Perhaps it's summer or just thinking back through the decades when J knew Ray Bradbury as an acquaintance, or dare I say, friend. Looking upon a few letters, framed now, from Ray hanging in my study, it suddenly brought back those moments when J and Ray sat and talked in the nineties as one writer to another. Granted, at the time J was a struggling free-lancer talking to one of the greatest writers in America, but the man instantly put me at ease.

It was like talking to an old friend.

The typical interviewer questions were asked and answered but when the pieces were written and submitted to the various magazines for whom J worked part-time, the conversations continued for many years.

One unforgettable moment was when my mother, Anne, was visiting and the house phone rang. She being the closest naturally picked it up and immediately her face went blank as her hand clamped over the mouthpiece.

"Joh - -John ---Johnny," she stuttered, "It's Ray Bradbury!"

I took the phone and talked a few minutes with a man I admired so well.

It went on like that for a few years and then the talking stopped. It was not due to not sharing the same love of writing but years don't stretch out but simply shrink and soon Ray was dead.

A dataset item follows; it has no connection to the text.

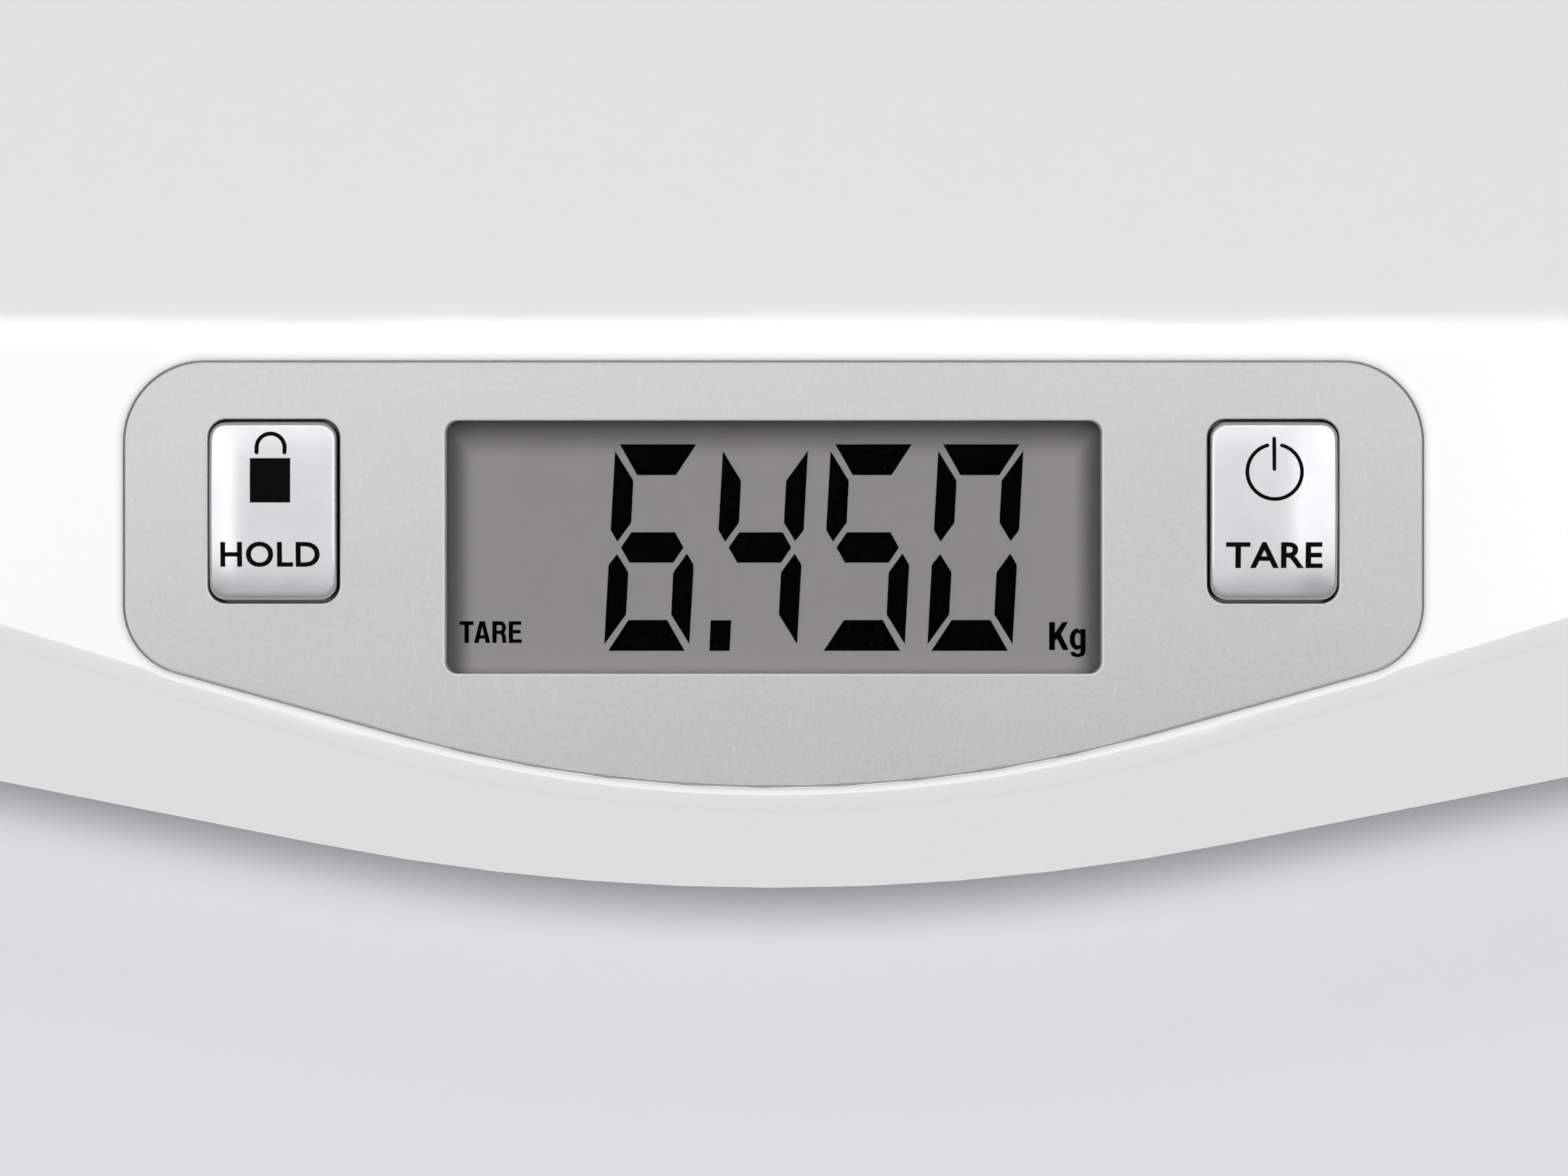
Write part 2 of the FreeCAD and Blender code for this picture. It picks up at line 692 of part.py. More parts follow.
def bottomCover():
    """Pan with foot housings, battery bay, screw pillars and ribs."""
    low = bodyOutline(s.baseInset, s.baseInset, s.baseHeight)
    high = bodyOutline(s.coverReveal, s.coverReveal, s.partingHeight)
    outside = Part.makeLoft([low, high], True, True)
    inside = outside.translated(Vector(0, 0, coverDrop))
    cover = outside.cut(inside)
    added = []
    removed = []
    for x, y in footPlaces.values():
        housing, holes = footHousing(x, y)
        added += housing
        removed += holes
    for grow, shrink in (batteryBay(), switchCradle()):
        added += grow
        removed += shrink
    pillarHeight = s.partingHeight - s.baseHeight
    for x, y in screwPlaces:
        added.append(bored(x, y, s.pillarRadius, pillarHeight, s.baseHeight))
        removed.append(bored(x, y, s.pillarHoleRadius, pillarHeight, s.baseHeight))
        removed.append(bored(x, y, s.screwHeadRadius + s.headGap, s.pillarSeat, s.baseHeight))
    ribDepth = 2 * rearY - s.middleFrontSetback - s.rearScrewSetback
    ribY = (s.middleFrontSetback - s.rearScrewSetback) / 2
    for x in (-s.coverRibOffset, s.coverRibOffset):
        added.append(block(s.ribWidth, ribDepth, s.coverRibHeight + coverDrop, x, ribY, s.baseHeight))
    cover = cover.multiFuse(added).cut(removed).removeSplitter()
    feature = doc.addObject("Part::Feature", "bottomCover")
    feature.Shape = max(cover.Solids, key=lambda solid: solid.Volume)
    return keep(feature, "bottom_cover")


# Display


def displayPieces():
    lensTop = "-seatDepth"
    glass = ("panelWidth", "panelHeight", "0", "0")
    plate("display_lens", [glass], f"{lensTop} - lensThickness", "lensThickness", console)
    panelBase = f"{lensTop} - lensThickness - panelThickness"
    plate("display_panel", [glass], panelBase, "panelThickness", console)

    # The holder is a ring round lens and panel, over a shelf with a slot for each contact strip
    holder = newBody("display_holder")
    ringInner = ("panelWidth + 2 * fitGap", "panelHeight + 2 * fitGap", "0", "0")
    outer = ("panelWidth + 2 * holderWall", "panelHeight + 2 * holderWall", "0", "0")
    opening = ("panelWidth - 2 * holderWall", "panelHeight - 4 * (stripWidth + stripInset)", "0", "0")
    shelfBase = f"{panelBase} - holderDepth"
    pad(holder, [outer, opening], shelfBase, "holderDepth")
    pad(holder, [outer, ringInner], panelBase, "panelThickness + lensThickness")
    stripY = "panelHeight / 2 - stripInset - stripWidth / 2"
    stripLength = "panelWidth - 4 * stripInset"
    slotLength = f"{stripLength} + 2 * fitGap"
    slots = [(slotLength, "stripWidth + 2 * fitGap", "0", f"{sign}({stripY})") for sign in ("", "-")]
    pocket(holder, slots, shelfBase, "holderDepth")
    keep(holder, "display_holder", console)
    for name, sign in (("upper_contact_strip", ""), ("lower_contact_strip", "-")):
        strip = (stripLength, "stripWidth", "0", f"{sign}({stripY})")
        plate(name, [strip], shelfBase, "holderDepth", console)


# Buttons and their switches

boardTop = "-(seatDepth + lensThickness + panelThickness + holderDepth)"
boardBase = f"({boardTop} - boardThickness)"
plungerProud = "(buttonTravel + keyCap)"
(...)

Our daughter, Jessica, texted: "I'm sorry, Daddy, I just heard Ray Bradbury has passed away."

It was true on June 6th of 2012 that one of America's greatest Sci Fi writers had left this planet and ventured far away into the cosmos.

And isn't that the way it should be?

Perhaps it was just a summer day or recollections of a time gone by that made me think of my old friend, but whatever the case may be those memories are always cherished.